Зато моей молодой жене все эти дни приходилось кланяться гостям без конца. Мне нелегко было на это смотреть, но ничего нельзя было сделать: что объяснишь и докажешь пьяным? Между тем жена мне только потому, что я с ней посидел и поговорил в дни свадьбы, стала существом близким и дорогим. Сидя с нею за свадебным столом, я, к своему удивлению, не чувствовал своей обычной застенчивости, разговаривал с ней свободно. В то же время я убеждался, что и в ней вырастало чувство ко мне как к самому близкому человеку. Для нас с нею лучшими во время свадьбы были минуты, когда гости, колобродя, забывали о нас, и мы могли без помехи говорить друг с другом. В этом было никогда ранее не испытанное наслаждение, такая близость индивида другого пола нам обоим была невыразимо приятна.
Но приближения первой ночи я ждал с тревогой. Не знавший до тех пор женщины, я боялся, что не смогу выполнить обязанности супруга. После того, как я перемог приступ полового инстинкта еще в 18 лет, он давал себя знать редко и слабо, и я опасался, не получил ли я половое бессилие. Я читал где-то, что это случается при таком воздержании и что после женитьбы это проходит через 2–3 месяца, если подруга окажется достаточно благоразумной и терпеливой. Но не мог же я читать лекцию своей молодой жене на эту тему в первую ночь! Тем более, я знал из тех же книг, что бывают среди новобрачных такие горячие натуры, для которых немыслимо ждать и несколько дней, не только недель или месяцев. А про свою жену я не знал, к какому типу она принадлежит. К моему счастью она оказалась благоразумной, и через несколько недель я получил возможность быть ее мужем в полном смысле этого слова.

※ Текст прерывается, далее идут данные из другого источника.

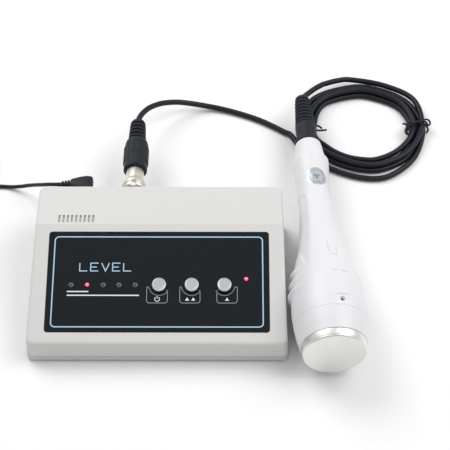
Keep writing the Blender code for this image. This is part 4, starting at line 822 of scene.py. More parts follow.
KEPT_NODES = {
    "console_top_cover": "case", "console_base": "base", "rear_panel": "case", "front_overlay": "overlay",
    "on_off_switch": "plug", "fast_up_switch": "plug", "slow_up_switch": "plug", "control_board": "board",
    "main_board": "board", "transformer": "ferrite", "heatsink": "heatsink", "power_transistor": "plug",
    "filter_capacitor": "sleeve", "ribbon_cable": "ribbon", "foot_front_left": "foot", "foot_front_right": "foot",
    "foot_rear_left": "foot", "foot_rear_right": "foot", "case_screw_front_left": "steel",
    "case_screw_front_right": "steel", "case_screw_rear_left": "steel", "case_screw_rear_right": "steel",
    # The shell screw takes the black plug plastic instead of steel: painted shade that darkens its hole.
    "shell_screw": "plug", "output_socket": "nickel", "output_socket_nut": "nickel", "supply_socket": "plug",
    "supply_socket_nut": "supply_nickel", "supply_plug_barrel": "supply_nickel", "power_adapter": "plug",
    "adapter_blade_left": "steel", "adapter_blade_right": "steel", "piezo_disc": "ceramic", "head_seal": "rubber",
    "matching_board": "board", "matching_inductor": "ferrite",
}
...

Первое время семейной жизни
За время свадьбы и в первые дни после нее мы с женой так полюбили друг друга, что одному без другого нам и один день казался вечностью. Работая в лесу, я целые дни думал только о ней, а вечером и она говорила, что «насилу день скоротала».

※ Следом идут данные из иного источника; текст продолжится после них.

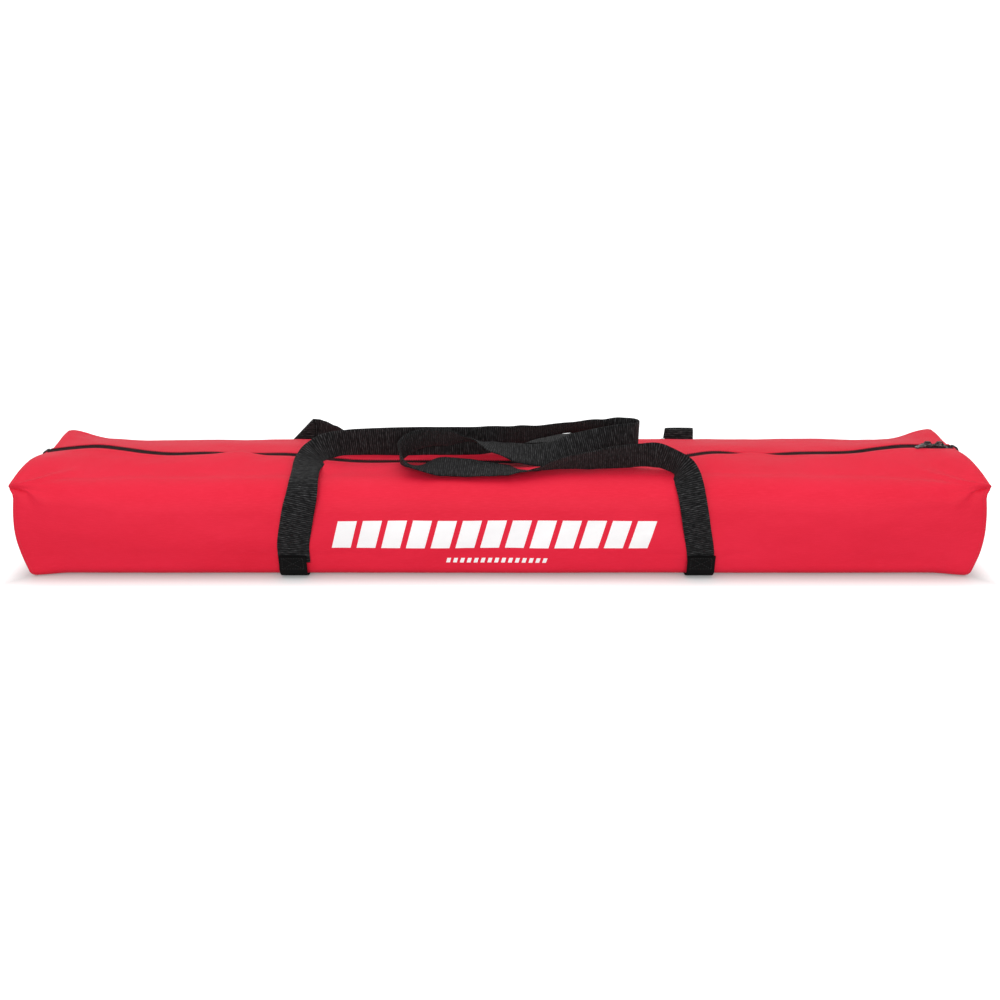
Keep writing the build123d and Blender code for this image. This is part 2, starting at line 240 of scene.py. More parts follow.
def startMaterial(name, roughness=0.5, metallic=0.0, **constants):
    # an underscore in a constant's name stands for a space in the socket's
    material = bpy.data.materials.new(name)
    material.use_nodes = True
    tree = Tree(material.node_tree)
    tree.nodes.clear()
    shader = tree.node("ShaderNodeBsdfPrincipled", {"Roughness": roughness, "Metallic": metallic})
    tree.node("ShaderNodeOutputMaterial", {"Surface": shader.outputs[0]})
    for key, value in constants.items():
        shader.inputs[key.replace("_", " ")].default_value = value
    return material, tree, shader


def addBump(tree, shader, height, strength, distance, under=None):
    bump = tree.node("ShaderNodeBump", {"Strength": strength, "Distance": distance, "Height": height})
    if under is not None:
        tree.feed(under, bump.inputs["Normal"])
    tree.feed(bump.outputs[0], shader.inputs["Normal"])
    return bump.outputs[0]


def useGroup(tree, group, vector, **values):
    made = tree.node("ShaderNodeGroup")
    made.node_tree = group
    tree.feed(vector, made.inputs["Vector"])
    for key, value in values.items():
        made.inputs[key.replace("_", " ")].default_value = value
    return made


# light is the lighter red of the slubs, and also the painted highlight on the thread crowns
clothFinish = {
    "red": (0.80, 0.012, 0.045, 1), "deep": (0.71, 0.006, 0.029, 1), "light": (0.89, 0.030, 0.074, 1),
    "threads": 1250.0, "roughness": 0.6, "sheen": 0.10,
}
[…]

Меня это наводило на размышления такого рода. Вот в силу сложившихся обстоятельств мы сошлись с Дунькой как муж и жена, и выросшие чувства заставляют думать, что будто бы мы и рождены были друг для друга, нам теперь жизнь казалась немыслимой одному без другого. А между тем ведь это же было бы, если бы я женился и на какой-нибудь другой девице, тем более на Марии Николаевне или Лене, знакомых по Питеру, о которых у меня остались самые хорошие воспоминания. Но теперь-то мне казалось, что именно только эта, с черными, глубокими глазами и важной походкой, Дунька Паши Сивого, только она и могла быть моей подругой жизни. Иногда я думал: а если я вдруг умру, неужели она выйдет за другого и будет с ним в таких же близких отношениях? От такого предположения меня бросало и в холод, и в жар. О себе же я думал, что если бы случилось такое несчастье, что она умерла бы, то я уже больше не был бы способен сойтись ни с какой женщиной. Позднее, когда мы с ней проводили целые ночи без сна, в разговорах она мне высказала точно такие же свои мысли. По-видимому, это свойственно каждому нераспущенному человеку на заре общения с другим полом, независимо от развития.